-- begin Collected material --
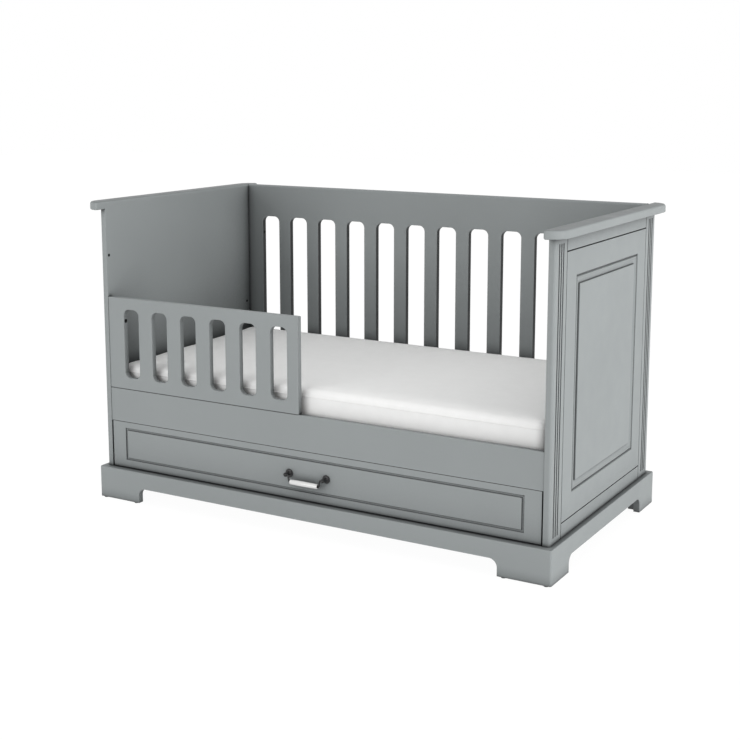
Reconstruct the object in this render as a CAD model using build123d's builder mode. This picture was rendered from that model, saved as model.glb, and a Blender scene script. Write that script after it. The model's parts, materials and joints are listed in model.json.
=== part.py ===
from build123d import *
from math import ceil
import os

# Toddler bed with a half-length guard rail and a full-width drawer.
# Millimetres. X runs along the bed, head end at -X. The front is at -Y. Z is up.
# The origin is on the floor, at the centre of the bed's plan.

# Mattress and the clear space that it is made for
mattress_length = 1400
mattress_width = 700
mattress_thickness = 114
mattress_play = 5
mattress_edge_round = 22
mattress_corner_radius = 30
soft_clearance = 0.3

# Boards
board = 18
edge_round = 2
board_setback = 2
small_chamfer = 0.7

# Plinth frame that carries the bed
glide_thickness = 3
glide_radius = 7
glide_inset = 16
plinth_height = 95
plinth_board = 18
plinth_side_projection = 15.5
plinth_front_projection = 20.5
plinth_edge_round = 3
plinth_corner_round = 5
arch_height = 45.5
arch_corner_radius = 23
front_foot_length = 149.5
side_foot_length = 119
cleat_width = 25
cleat_height = 30
corner_block = 34
corner_block_lift = 6
foot_doubler = 17
stretcher_width = 60
stretcher_thickness = 18

# Ends: a plain inner board, facings on its outer side and a cap on top
end_height = 784
end_core = 12
end_facing = 7
facing_joint = 2.5
pilaster_width = 76
pilaster_edge_round = 6
frieze_width = 40
flute_count = 3
flute_pitch = 13.5
flute_radius = 3.25
flute_end_margin = 19
moulding_margin = 66
moulding_width = 25
moulding_depth = 5
quirk_width = 4
quirk_slope = 1
quirk_depth = 4
bead_start = 7
bead_width = 4
bead_top_depth = 0.5
bead_rise = 1
cove_middle = 17
cove_depth = 3.6
field_step = 3
field_edge = 1
profile_overcut = 1

# Cap boards
cap_thickness = 24
cap_side_overhang = 32
cap_front_overhang = 38
cap_corner_radius = 50
cap_inner_radius = 6
cap_top_round = 7.5
cap_bottom_round = 4
cap_dowel_spacing = 250

# Barrier along the back
barrier_lift = 144
barrier_top_round = 7
slot_count = 12
slot_end_margin = 59.275
slot_width = 65.5
slot_corner_radius = 19
slot_top_margin = 106
slot_bottom_margin = 58

# Fixed panel at the front and the guard rail that stands on it
panel_height = 101.4
guard_length = 676
guard_height = 276.6
guard_slot_count = 6
guard_slot_width = 55.5
guard_slot_corner_radius = 18
guard_slot_bottom_margin = 35
guard_slot_top_margin = 34
guard_free_margin = 37
guard_head_margin = 57.5
guard_corner_radius = 3
joint_chamfer = 1.6
plate_length = 60
plate_width = 26
plate_thickness = 1.5
plate_hole_spacing = 44
plate_corner_radius = 3

# Slatted base
slat_thickness = 12
slat_width = 55
slat_gap_limit = 60
slat_end_play = 2
slat_edge_chamfer = 1.5
slat_screw_length = 32
base_rail_height = 45
base_rail_width = 28
base_rail_inset = 42
base_end_width = 22
base_side_gap = 2
base_lift = 288
base_level_pitch = 119
base_level_count = 3
base_bolt_inset = 18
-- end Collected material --
Give the listing above again, word for word.

Finished task |
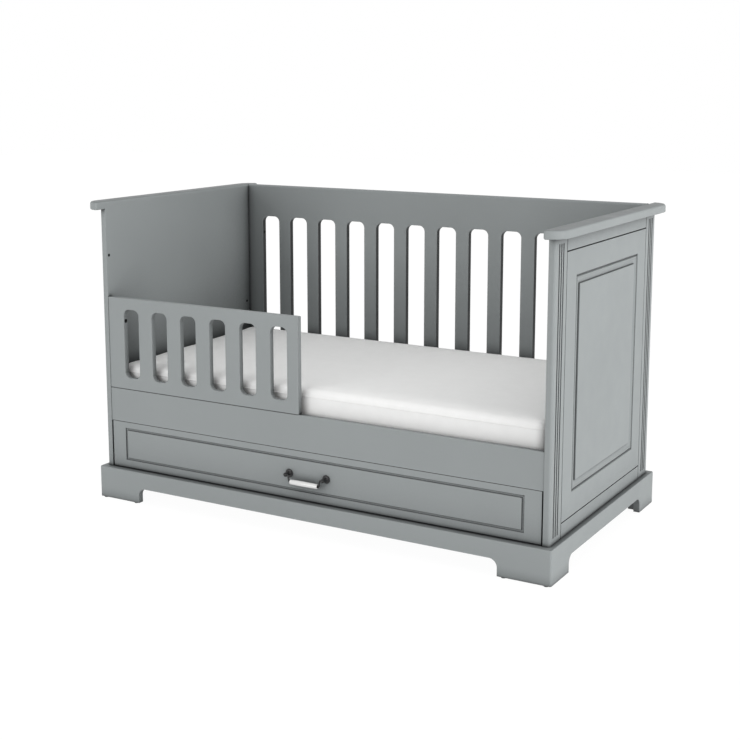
Reconstruct the object in this render as a CAD model using build123d's builder mode. This picture was rendered from that model, saved as model.glb, and a Blender scene script. Write that script after it. The model's parts, materials and joints are listed in model.json.
=== part.py ===
from build123d import *
from math import ceil
import os

# Toddler bed with a half-length guard rail and a full-width drawer.
# Millimetres. X runs along the bed, head end at -X. The front is at -Y. Z is up.
# The origin is on the floor, at the centre of the bed's plan.

# Mattress and the clear space that it is made for
mattress_length = 1400
mattress_width = 700
mattress_thickness = 114
mattress_play = 5
mattress_edge_round = 22
mattress_corner_radius = 30
soft_clearance = 0.3

# Boards
board = 18
edge_round = 2
board_setback = 2
small_chamfer = 0.7

# Plinth frame that carries the bed
glide_thickness = 3
glide_radius = 7
glide_inset = 16
plinth_height = 95
plinth_board = 18
plinth_side_projection = 15.5
plinth_front_projection = 20.5
plinth_edge_round = 3
plinth_corner_round = 5
arch_height = 45.5
arch_corner_radius = 23
front_foot_length = 149.5
side_foot_length = 119
cleat_width = 25
cleat_height = 30
corner_block = 34
corner_block_lift = 6
foot_doubler = 17
stretcher_width = 60
stretcher_thickness = 18

# Ends: a plain inner board, facings on its outer side and a cap on top
end_height = 784
end_core = 12
end_facing = 7
facing_joint = 2.5
pilaster_width = 76
pilaster_edge_round = 6
frieze_width = 40
flute_count = 3
flute_pitch = 13.5
flute_radius = 3.25
flute_end_margin = 19
moulding_margin = 66
moulding_width = 25
moulding_depth = 5
quirk_width = 4
quirk_slope = 1
quirk_depth = 4
bead_start = 7
bead_width = 4
bead_top_depth = 0.5
bead_rise = 1
cove_middle = 17
cove_depth = 3.6
field_step = 3
field_edge = 1
profile_overcut = 1

# Cap boards
cap_thickness = 24
cap_side_overhang = 32
cap_front_overhang = 38
cap_corner_radius = 50
cap_inner_radius = 6
cap_top_round = 7.5
cap_bottom_round = 4
cap_dowel_spacing = 250

# Barrier along the back
barrier_lift = 144
barrier_top_round = 7
slot_count = 12
slot_end_margin = 59.275
slot_width = 65.5
slot_corner_radius = 19
slot_top_margin = 106
slot_bottom_margin = 58

# Fixed panel at the front and the guard rail that stands on it
panel_height = 101.4
guard_length = 676
guard_height = 276.6
guard_slot_count = 6
guard_slot_width = 55.5
guard_slot_corner_radius = 18
guard_slot_bottom_margin = 35
guard_slot_top_margin = 34
guard_free_margin = 37
guard_head_margin = 57.5
guard_corner_radius = 3
joint_chamfer = 1.6
plate_length = 60
plate_width = 26
plate_thickness = 1.5
plate_hole_spacing = 44
plate_corner_radius = 3

# Slatted base
slat_thickness = 12
slat_width = 55
slat_gap_limit = 60
slat_end_play = 2
slat_edge_chamfer = 1.5
slat_screw_length = 32
base_rail_height = 45
base_rail_width = 28
base_rail_inset = 42
base_end_width = 22
base_side_gap = 2
base_lift = 288
base_level_pitch = 119
base_level_count = 3
base_bolt_inset = 18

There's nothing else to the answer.